RA: There seems also to be a worrying rise in people being asked to report each other—whether by the police for “hate speech” or through anonymous university “portals” for racism. This seems straight out of the world of the novel.
TF: Racism now is a bit like witchcraft in the 16th and 17th centuries. People see it everywhere, blame it for everything, and it’s a convenient way of rubbing out anyone who disagrees with you.
But we also live more and more in a whinge society. A lawyer friend of mine told a junior to sort out a matter. He didn’t. This dragged on until the junior admitted he didn’t know the law. My friend told him where to look it up. A number of times. The junior still didn’t do the job. Finally, my friend gave him a lecture on his shortcomings. The junior went to HR and my friend was admonished for raising his voice. You can be bone idle, but you can’t raise your voice.
RA: Finally, one of the things you notice in the book is that life goes on. People carry on laughing at the same things, playing their basketball games, losing their jazz records at gambling, trying to cop off with the opposite sex and agonizing when they don’t. How powerful can any ideology really be in affecting the texture of our lives?

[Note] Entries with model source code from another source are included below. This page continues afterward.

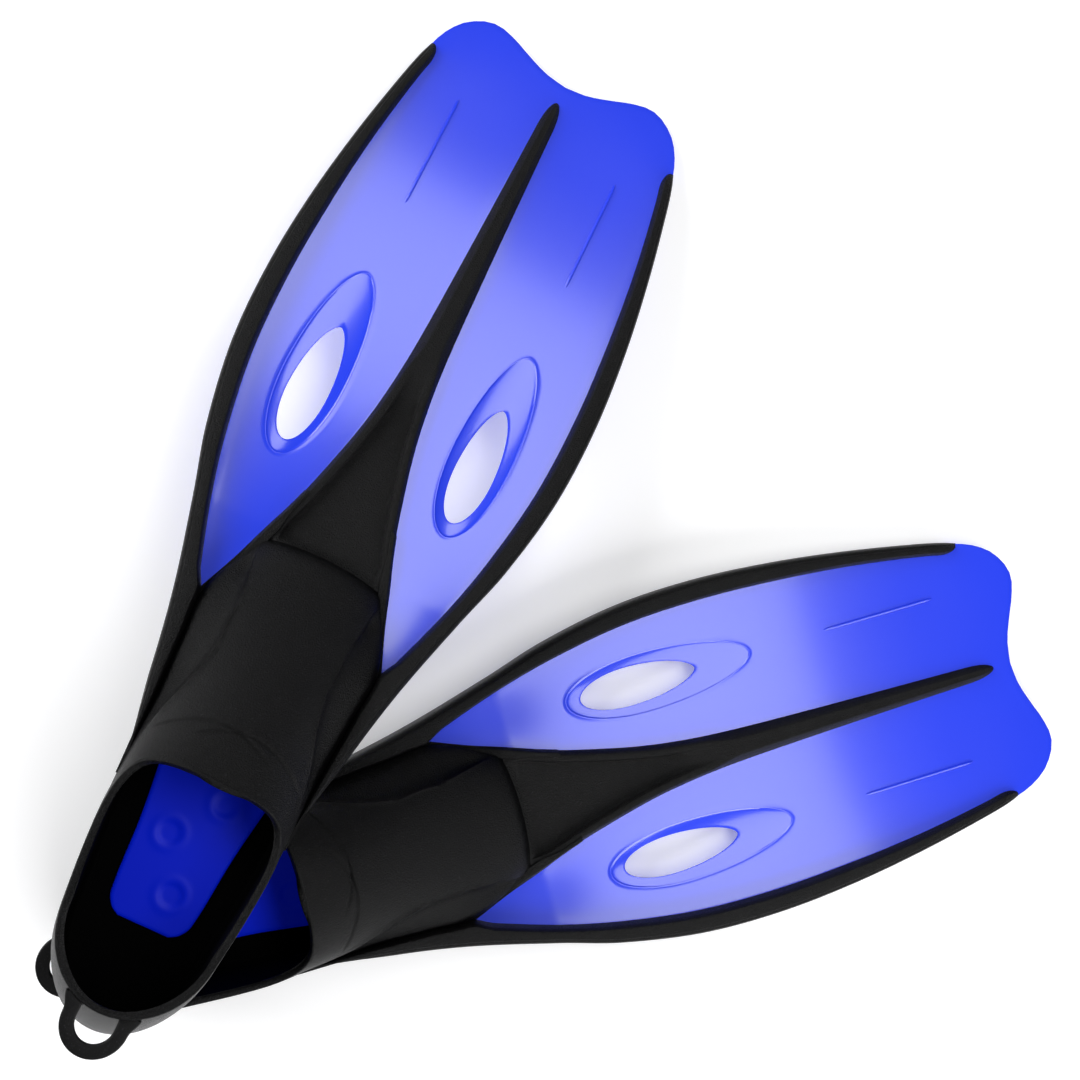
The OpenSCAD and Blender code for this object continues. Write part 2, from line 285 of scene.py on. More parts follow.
VENT_Y = 54.0  # middle of the vents and the fine ribs
COLS = 16  # steps across a panel
SIDE_ROWS = 36  # steps along each side of a vent
TIP_EDGE = 1.1  # rounding of the tip's edge
RIB_BACK, RIB_FRONT = 474, 551  # ends of the fine ribs


def panel_edges(x):
    """Inner and outer edge of a panel, carried on a little under its frame."""
    room = smooth(214, 240, x)
    under = 2.2 + 3.3 * (1 - smooth(262, 300, x))
    inner = curve(PANEL_INNER, x) - under * (1 - smooth(560, 577, x))
    inner = np.where(x > 577, 0, inner * (1 - smooth(560, 577, x)))
    return inner, curve(PANEL_OUTER, x) + 3 * room


def dish(x, y, depth):
    """Sag of a panel between its rails."""
    inner = curve(PANEL_INNER, np.minimum(x, RIB_TIP))
    outer = curve(PANEL_OUTER, np.minimum(x, RAIL_TIP))
    u = np.clip((y - inner) / np.maximum(outer - inner, 1), 0, 1)
    return -depth * np.sin(np.pi * u) ** 0.8 * smooth(220, 270, x) * (1 - 0.6 * smooth(540, 600, x))


def egg(x0, x1, widest, y, w_in, w_out, phi, point):
    """Outline with a round back and a narrower front; phi 0 is the front."""
    c, s = np.cos(phi), np.sin(phi)
    x = np.where(c > 0, widest + (x1 - widest) * c, widest + (widest - x0) * c)
    reach = np.where(c > 0, np.abs(s) ** point, np.abs(s))
    return np.stack([x, y + np.sign(s) * np.where(s > 0, w_out, w_in) * reach], -1)


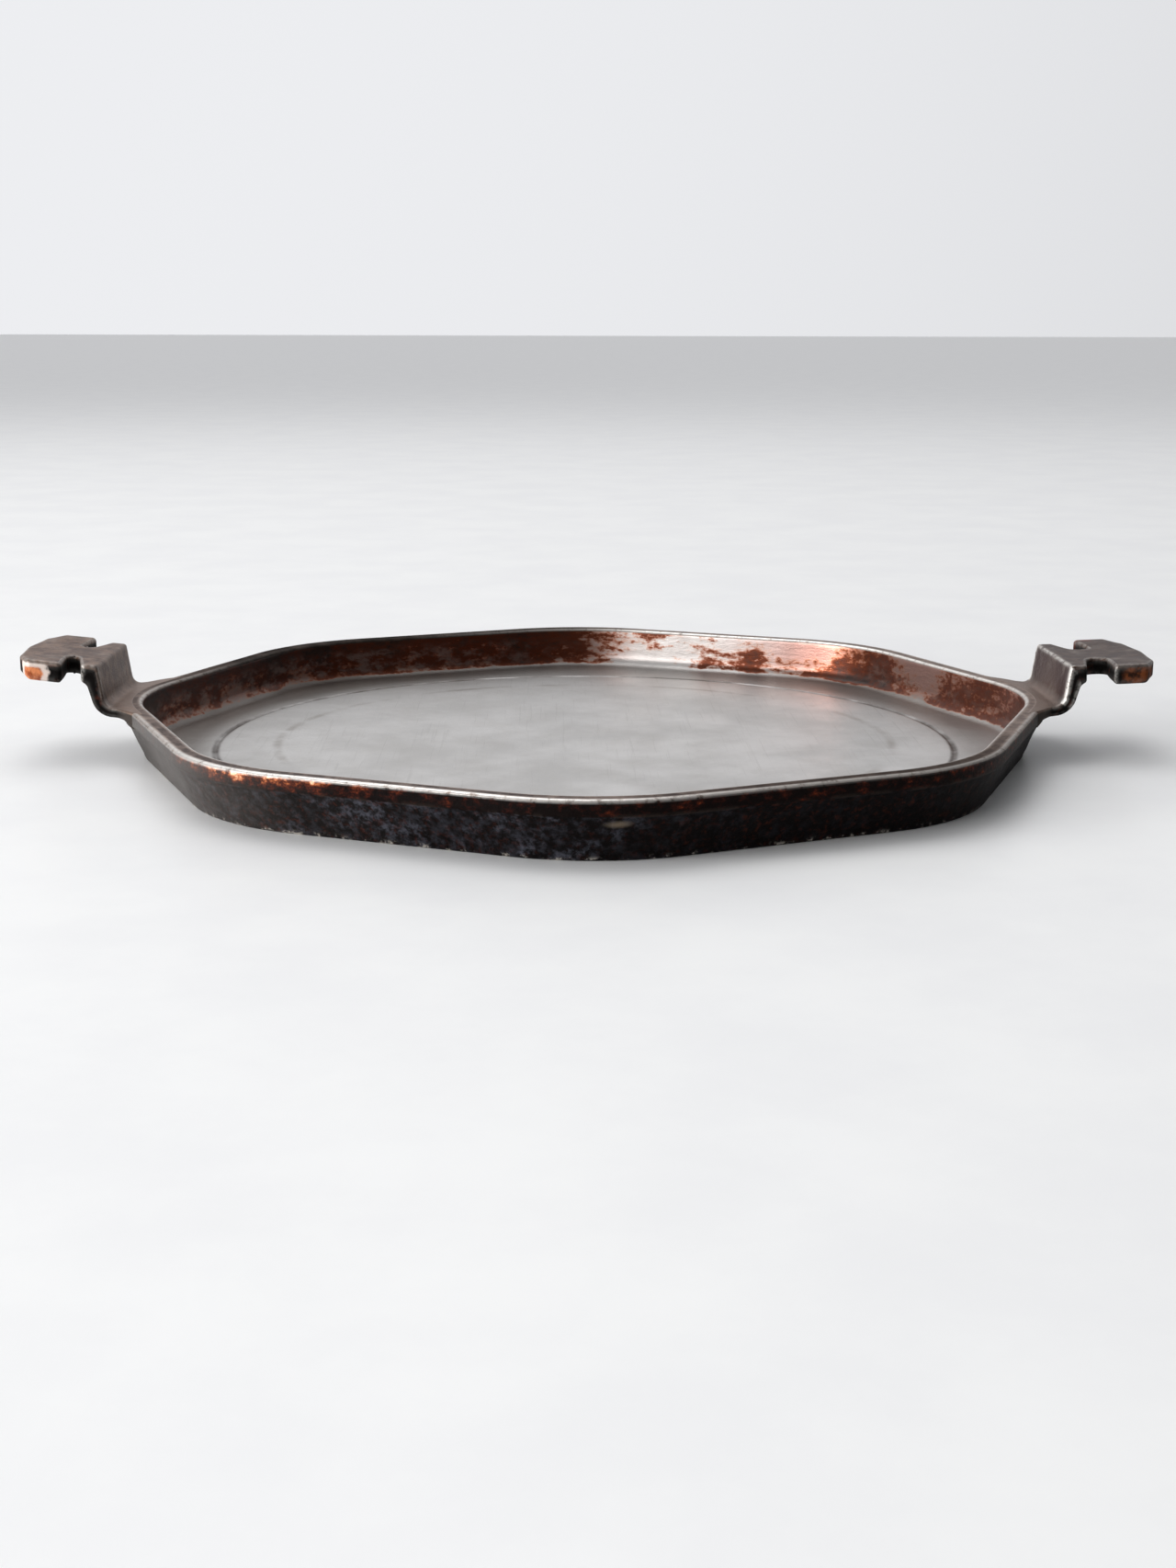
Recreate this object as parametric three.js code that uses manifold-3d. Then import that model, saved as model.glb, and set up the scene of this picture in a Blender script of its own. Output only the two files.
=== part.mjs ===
// A cast aluminium griddle tray: an octagonal pan with a low tapering wall and a flat rim, and a raised,
// notched handle on two opposite corners. Millimetres, +Z up, origin under the middle of the pan, with the
// handles on the X axis. The pan and the handles are separate closed solids that meet at the handle roots.

import * as THREE from 'three';
import { mergeVertices } from 'three/addons/utils/BufferGeometryUtils.js';
import Module from 'manifold-3d';

// ---- Driving dimensions of the pan -------------------------------------------------------------------
const RIM_CORNER = 165;        // centre to the sharp corner of the rim's outer edge
const CORNER_RADIUS = 70;      // rounding of the eight corners, seen from above
const RIM_HEIGHT = 18.9;
const RIM_LAND = 6.2;          // width of the flat top of the rim
const RIM_EDGE = 1.0;          // worn rounding of the rim's two top edges
const BAND_HEIGHT = 4.9;       // the slightly proud band under the rim's outer edge
const BAND_STEP = 0.7;         // how far the band stands proud of the wall below it
const BASE_INSET = 6.4;        // how far the wall has come in where it meets the base
const BASE_EDGE = 1.0;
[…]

TF: Very powerful, if they put you in jail or kill you, or just make you a non-person. But people are very good at making use of the cracks and crannies in any system and getting on with it. Look how life went on in Syria even with the war and Islamic State.
RA: It’s clear from the book that the best defence against ideology is humour. Is now a good or a bad moment in history for [black] comedy?
TF: Humour was a modest form of rebellion. Jokes became the bulletin board and underground news system inside the Soviet Empire; inevitably much of that humour was black. And people have a great ability to get on with their lives however arduous the circumstances they find themselves in.
Is it a good time for black comedy? I don’t know. However, I’ve always felt comedy, however light or dark, isn’t taken seriously enough. You don’t get many laughs on the Booker shortlist.